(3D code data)

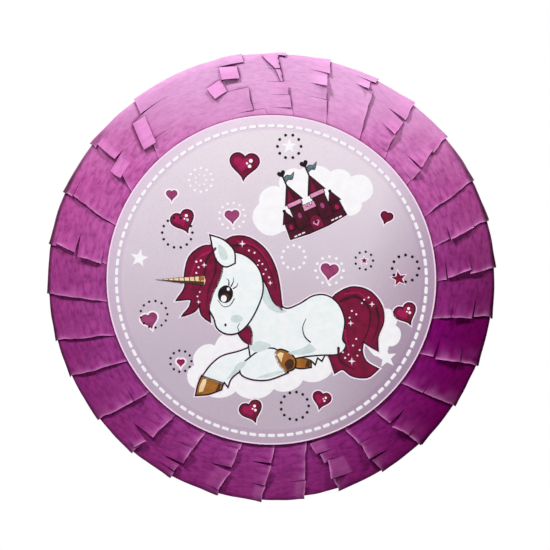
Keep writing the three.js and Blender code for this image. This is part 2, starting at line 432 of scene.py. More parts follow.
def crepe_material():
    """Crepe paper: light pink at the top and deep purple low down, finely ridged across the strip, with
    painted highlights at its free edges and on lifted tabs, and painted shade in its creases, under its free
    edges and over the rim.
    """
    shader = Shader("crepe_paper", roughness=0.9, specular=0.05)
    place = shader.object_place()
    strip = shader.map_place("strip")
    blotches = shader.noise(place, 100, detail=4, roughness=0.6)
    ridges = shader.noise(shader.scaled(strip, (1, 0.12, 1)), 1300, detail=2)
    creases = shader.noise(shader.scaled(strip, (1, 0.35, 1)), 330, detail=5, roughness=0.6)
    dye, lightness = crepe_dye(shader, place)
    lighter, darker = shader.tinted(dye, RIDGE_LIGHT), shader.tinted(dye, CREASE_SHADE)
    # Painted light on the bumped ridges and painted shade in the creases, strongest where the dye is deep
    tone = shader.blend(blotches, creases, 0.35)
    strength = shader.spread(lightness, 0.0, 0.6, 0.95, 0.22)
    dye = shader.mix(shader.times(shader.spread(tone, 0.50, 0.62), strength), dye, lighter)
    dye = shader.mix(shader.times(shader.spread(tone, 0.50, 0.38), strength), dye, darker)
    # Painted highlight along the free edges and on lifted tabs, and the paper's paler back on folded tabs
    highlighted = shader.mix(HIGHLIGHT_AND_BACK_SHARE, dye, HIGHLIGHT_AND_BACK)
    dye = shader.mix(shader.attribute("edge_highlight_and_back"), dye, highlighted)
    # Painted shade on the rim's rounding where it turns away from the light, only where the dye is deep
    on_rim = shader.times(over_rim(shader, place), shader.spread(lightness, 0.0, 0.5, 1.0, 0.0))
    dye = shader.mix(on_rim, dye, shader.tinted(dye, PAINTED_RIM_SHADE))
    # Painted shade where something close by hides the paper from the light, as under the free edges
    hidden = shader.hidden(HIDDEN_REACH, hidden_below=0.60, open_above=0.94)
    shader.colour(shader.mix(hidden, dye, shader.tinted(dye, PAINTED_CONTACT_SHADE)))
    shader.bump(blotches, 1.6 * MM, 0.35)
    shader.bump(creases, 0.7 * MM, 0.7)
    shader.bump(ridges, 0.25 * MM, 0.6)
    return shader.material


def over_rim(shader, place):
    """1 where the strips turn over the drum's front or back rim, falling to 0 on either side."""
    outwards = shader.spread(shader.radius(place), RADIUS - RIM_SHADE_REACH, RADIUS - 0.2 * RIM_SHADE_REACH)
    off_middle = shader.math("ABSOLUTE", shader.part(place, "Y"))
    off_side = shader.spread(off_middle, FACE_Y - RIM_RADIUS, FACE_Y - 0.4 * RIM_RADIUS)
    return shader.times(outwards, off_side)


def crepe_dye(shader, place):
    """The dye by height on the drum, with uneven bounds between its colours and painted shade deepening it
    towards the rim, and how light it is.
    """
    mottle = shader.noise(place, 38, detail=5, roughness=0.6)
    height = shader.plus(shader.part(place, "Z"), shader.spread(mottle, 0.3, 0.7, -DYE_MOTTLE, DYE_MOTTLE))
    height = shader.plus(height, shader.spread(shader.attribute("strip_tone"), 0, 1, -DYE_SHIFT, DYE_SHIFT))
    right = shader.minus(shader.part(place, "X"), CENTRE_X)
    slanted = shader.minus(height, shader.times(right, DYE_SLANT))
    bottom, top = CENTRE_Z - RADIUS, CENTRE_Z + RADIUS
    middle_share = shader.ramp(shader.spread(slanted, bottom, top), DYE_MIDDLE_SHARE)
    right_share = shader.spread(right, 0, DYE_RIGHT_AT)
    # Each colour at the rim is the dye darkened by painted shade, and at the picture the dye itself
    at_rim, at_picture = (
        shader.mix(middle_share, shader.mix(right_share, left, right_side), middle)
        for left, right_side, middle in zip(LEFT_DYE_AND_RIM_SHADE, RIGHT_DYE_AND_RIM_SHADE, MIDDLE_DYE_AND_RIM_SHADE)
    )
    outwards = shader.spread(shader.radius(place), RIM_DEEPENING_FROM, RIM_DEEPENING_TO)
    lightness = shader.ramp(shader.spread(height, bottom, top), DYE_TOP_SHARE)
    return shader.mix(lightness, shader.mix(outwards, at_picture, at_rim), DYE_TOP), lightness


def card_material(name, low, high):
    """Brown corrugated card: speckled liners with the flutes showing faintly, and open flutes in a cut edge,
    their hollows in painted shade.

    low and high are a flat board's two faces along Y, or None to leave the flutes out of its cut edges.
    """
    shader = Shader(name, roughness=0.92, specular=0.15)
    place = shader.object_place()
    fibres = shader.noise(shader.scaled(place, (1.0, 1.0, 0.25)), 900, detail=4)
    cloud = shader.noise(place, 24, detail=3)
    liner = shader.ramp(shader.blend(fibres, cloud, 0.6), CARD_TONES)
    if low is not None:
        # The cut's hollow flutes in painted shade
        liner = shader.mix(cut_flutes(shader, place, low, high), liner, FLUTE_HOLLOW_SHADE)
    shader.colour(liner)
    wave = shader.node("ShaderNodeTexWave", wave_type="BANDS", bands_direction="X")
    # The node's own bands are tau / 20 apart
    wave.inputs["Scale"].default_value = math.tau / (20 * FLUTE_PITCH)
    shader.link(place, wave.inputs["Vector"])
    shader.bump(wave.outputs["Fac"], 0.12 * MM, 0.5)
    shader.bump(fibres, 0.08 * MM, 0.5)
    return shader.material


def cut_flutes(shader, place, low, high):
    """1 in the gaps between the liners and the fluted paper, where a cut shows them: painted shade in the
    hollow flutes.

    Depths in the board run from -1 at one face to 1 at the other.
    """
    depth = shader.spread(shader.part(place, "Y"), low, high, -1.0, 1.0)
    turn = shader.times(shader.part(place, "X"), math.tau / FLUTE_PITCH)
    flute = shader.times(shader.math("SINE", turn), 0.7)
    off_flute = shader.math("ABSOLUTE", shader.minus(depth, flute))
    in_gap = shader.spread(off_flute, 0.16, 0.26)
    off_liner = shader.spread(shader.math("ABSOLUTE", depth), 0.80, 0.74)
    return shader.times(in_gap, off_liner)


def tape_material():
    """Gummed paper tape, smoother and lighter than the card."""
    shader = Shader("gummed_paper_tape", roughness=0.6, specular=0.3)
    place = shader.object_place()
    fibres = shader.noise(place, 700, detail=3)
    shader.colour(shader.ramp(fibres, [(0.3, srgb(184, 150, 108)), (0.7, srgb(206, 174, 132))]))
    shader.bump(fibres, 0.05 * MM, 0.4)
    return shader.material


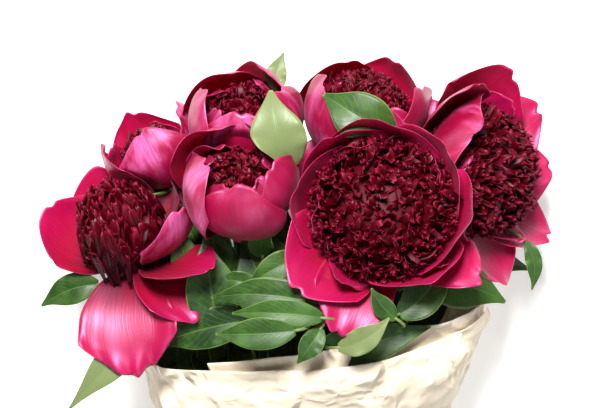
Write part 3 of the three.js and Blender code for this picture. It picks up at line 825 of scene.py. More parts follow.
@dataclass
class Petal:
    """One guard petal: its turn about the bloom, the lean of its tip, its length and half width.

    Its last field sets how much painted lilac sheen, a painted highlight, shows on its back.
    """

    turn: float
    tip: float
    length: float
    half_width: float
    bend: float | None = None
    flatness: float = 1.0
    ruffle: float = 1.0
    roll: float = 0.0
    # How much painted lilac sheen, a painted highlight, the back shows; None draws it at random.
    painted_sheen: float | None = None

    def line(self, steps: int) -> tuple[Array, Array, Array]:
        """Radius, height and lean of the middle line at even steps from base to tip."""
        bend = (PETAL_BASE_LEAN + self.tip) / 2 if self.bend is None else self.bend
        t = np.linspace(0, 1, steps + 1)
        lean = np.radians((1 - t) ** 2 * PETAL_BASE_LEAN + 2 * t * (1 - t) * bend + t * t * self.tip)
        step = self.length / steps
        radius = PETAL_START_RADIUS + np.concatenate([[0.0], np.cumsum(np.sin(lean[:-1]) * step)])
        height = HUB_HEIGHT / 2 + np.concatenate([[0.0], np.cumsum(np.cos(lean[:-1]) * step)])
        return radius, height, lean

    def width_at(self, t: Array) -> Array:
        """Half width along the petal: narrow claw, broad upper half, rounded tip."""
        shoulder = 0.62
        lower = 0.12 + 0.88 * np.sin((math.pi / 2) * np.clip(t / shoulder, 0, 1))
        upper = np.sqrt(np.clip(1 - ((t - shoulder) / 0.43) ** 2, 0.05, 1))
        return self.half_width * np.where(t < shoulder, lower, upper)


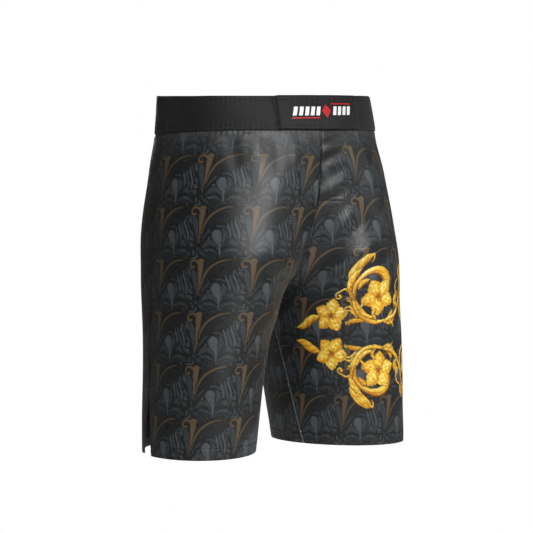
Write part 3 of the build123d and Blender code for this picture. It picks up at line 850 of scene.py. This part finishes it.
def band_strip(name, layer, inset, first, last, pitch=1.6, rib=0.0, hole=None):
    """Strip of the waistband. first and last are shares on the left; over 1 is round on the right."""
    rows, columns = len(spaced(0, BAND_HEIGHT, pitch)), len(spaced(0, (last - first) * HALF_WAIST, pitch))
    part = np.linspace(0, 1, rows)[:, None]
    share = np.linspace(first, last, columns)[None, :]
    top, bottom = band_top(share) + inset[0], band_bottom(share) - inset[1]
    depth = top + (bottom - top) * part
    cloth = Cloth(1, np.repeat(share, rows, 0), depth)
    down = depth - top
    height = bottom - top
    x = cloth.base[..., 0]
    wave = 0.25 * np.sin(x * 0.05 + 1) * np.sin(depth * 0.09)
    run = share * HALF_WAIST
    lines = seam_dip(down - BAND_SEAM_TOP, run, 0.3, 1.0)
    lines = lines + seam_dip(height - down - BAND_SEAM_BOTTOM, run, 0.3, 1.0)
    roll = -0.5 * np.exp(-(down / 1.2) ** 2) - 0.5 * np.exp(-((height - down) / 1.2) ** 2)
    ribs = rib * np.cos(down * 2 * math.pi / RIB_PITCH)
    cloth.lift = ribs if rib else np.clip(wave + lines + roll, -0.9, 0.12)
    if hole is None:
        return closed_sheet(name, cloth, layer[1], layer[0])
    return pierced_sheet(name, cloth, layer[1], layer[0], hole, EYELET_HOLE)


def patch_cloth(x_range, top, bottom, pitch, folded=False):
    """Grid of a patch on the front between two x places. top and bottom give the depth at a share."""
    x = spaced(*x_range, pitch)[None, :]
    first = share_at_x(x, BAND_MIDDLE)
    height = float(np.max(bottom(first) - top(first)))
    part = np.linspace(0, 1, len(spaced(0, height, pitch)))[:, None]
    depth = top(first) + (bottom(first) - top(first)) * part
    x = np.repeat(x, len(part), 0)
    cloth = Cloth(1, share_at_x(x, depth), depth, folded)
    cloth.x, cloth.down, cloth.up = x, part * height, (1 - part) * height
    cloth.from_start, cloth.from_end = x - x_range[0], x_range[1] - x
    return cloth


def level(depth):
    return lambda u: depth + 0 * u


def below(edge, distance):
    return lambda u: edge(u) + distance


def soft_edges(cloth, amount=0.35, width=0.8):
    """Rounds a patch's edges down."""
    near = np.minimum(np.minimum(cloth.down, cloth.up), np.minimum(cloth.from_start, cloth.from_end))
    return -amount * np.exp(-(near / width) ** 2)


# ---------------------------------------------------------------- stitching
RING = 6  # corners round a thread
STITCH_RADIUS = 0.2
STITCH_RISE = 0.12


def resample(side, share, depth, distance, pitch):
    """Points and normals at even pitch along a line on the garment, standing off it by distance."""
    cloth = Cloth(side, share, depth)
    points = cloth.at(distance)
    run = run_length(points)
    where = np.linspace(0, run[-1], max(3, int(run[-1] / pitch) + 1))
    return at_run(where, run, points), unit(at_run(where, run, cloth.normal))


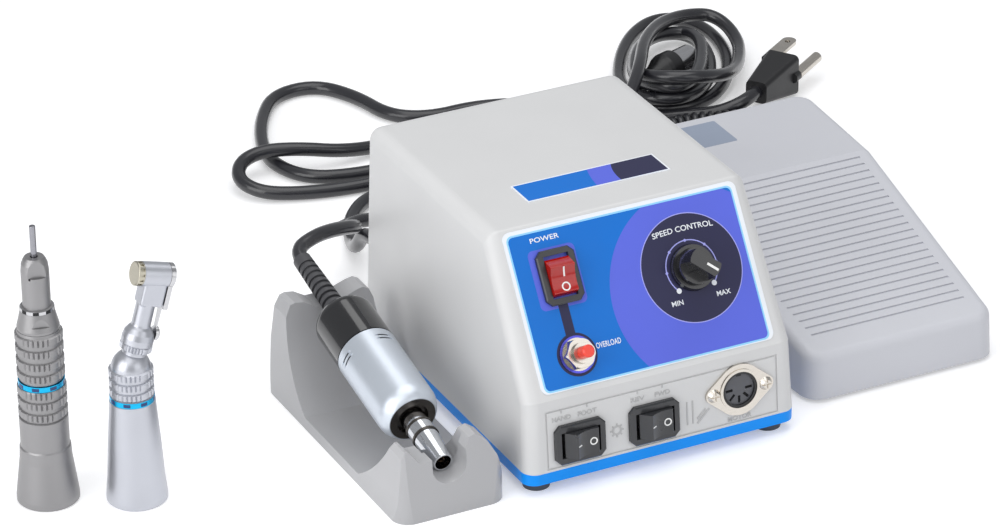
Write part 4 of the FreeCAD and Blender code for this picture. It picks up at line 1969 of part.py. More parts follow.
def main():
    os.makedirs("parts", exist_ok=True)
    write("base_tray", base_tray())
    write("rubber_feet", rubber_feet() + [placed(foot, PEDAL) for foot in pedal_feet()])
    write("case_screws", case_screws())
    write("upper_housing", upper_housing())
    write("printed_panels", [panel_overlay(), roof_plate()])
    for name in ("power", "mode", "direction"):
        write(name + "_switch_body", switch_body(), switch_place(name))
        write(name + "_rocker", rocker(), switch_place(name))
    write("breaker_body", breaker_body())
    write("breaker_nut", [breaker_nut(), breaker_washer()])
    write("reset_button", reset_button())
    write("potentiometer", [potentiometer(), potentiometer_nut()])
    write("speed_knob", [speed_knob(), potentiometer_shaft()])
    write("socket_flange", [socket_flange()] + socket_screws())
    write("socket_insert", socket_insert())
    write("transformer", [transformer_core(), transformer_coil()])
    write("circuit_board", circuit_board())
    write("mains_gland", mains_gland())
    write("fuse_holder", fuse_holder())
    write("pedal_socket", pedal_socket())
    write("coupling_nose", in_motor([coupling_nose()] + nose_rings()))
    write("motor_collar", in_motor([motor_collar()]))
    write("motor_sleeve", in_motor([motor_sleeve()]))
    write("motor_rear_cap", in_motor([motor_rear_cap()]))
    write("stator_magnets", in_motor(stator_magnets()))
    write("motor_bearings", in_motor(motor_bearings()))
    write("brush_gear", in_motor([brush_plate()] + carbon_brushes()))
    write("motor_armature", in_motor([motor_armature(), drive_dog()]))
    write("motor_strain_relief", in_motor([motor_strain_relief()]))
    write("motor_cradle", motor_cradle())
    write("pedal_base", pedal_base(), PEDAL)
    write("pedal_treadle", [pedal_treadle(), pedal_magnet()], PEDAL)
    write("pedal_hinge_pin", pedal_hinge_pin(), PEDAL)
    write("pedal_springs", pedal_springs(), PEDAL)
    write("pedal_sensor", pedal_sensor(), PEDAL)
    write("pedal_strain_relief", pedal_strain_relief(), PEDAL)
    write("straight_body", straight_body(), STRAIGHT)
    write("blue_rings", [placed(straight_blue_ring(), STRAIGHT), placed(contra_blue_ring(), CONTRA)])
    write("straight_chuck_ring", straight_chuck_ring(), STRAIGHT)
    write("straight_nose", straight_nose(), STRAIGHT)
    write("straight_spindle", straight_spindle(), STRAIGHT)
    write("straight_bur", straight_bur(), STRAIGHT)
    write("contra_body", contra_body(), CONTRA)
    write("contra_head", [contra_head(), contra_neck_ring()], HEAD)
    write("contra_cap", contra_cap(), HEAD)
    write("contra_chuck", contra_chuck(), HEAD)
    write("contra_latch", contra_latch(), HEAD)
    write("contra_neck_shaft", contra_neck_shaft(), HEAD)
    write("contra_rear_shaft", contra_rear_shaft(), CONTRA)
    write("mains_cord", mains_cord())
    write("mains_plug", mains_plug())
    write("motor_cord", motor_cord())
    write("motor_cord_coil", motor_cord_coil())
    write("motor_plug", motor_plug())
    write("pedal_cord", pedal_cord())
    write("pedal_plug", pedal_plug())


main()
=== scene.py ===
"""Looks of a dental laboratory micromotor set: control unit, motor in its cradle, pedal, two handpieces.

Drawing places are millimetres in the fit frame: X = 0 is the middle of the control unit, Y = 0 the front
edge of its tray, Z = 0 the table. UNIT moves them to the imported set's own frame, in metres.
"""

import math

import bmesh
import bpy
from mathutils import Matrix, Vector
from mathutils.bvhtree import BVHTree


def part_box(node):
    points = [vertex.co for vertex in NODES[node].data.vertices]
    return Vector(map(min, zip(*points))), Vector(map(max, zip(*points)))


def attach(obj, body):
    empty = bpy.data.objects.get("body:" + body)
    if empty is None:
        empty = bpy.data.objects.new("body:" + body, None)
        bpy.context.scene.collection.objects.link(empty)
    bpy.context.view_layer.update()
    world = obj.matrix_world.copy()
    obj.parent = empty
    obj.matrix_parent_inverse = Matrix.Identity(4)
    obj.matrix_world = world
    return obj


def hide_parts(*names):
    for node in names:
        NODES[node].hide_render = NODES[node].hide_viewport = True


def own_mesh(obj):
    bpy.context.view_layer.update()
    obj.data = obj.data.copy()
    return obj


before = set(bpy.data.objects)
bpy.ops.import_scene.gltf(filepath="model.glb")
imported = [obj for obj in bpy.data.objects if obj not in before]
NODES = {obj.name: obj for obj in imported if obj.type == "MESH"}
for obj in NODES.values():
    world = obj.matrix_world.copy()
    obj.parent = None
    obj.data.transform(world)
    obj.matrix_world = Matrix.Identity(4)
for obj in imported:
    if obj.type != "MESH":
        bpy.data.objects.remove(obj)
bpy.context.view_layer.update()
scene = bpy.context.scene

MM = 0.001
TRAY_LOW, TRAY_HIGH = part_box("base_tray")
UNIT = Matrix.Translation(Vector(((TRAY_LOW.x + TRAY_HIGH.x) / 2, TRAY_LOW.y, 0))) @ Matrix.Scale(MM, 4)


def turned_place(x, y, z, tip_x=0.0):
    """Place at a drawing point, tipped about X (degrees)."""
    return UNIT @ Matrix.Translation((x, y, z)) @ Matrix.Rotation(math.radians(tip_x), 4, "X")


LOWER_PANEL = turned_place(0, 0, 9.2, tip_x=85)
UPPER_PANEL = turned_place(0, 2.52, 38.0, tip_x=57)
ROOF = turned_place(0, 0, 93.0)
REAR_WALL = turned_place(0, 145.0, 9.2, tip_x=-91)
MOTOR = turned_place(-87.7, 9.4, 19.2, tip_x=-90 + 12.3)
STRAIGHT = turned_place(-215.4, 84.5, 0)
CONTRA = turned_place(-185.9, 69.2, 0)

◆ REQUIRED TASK
Where a line holds "this", copy it out.

◆ FULL RESPONSE
Keep writing the three.js and Blender code for this image. This is part 2, starting at line 432 of scene.py. More parts follow.
Write part 3 of the three.js and Blender code for this picture. It picks up at line 825 of scene.py. More parts follow.
Write part 3 of the build123d and Blender code for this picture. It picks up at line 850 of scene.py. This part finishes it.
Write part 4 of the FreeCAD and Blender code for this picture. It picks up at line 1969 of part.py. More parts follow.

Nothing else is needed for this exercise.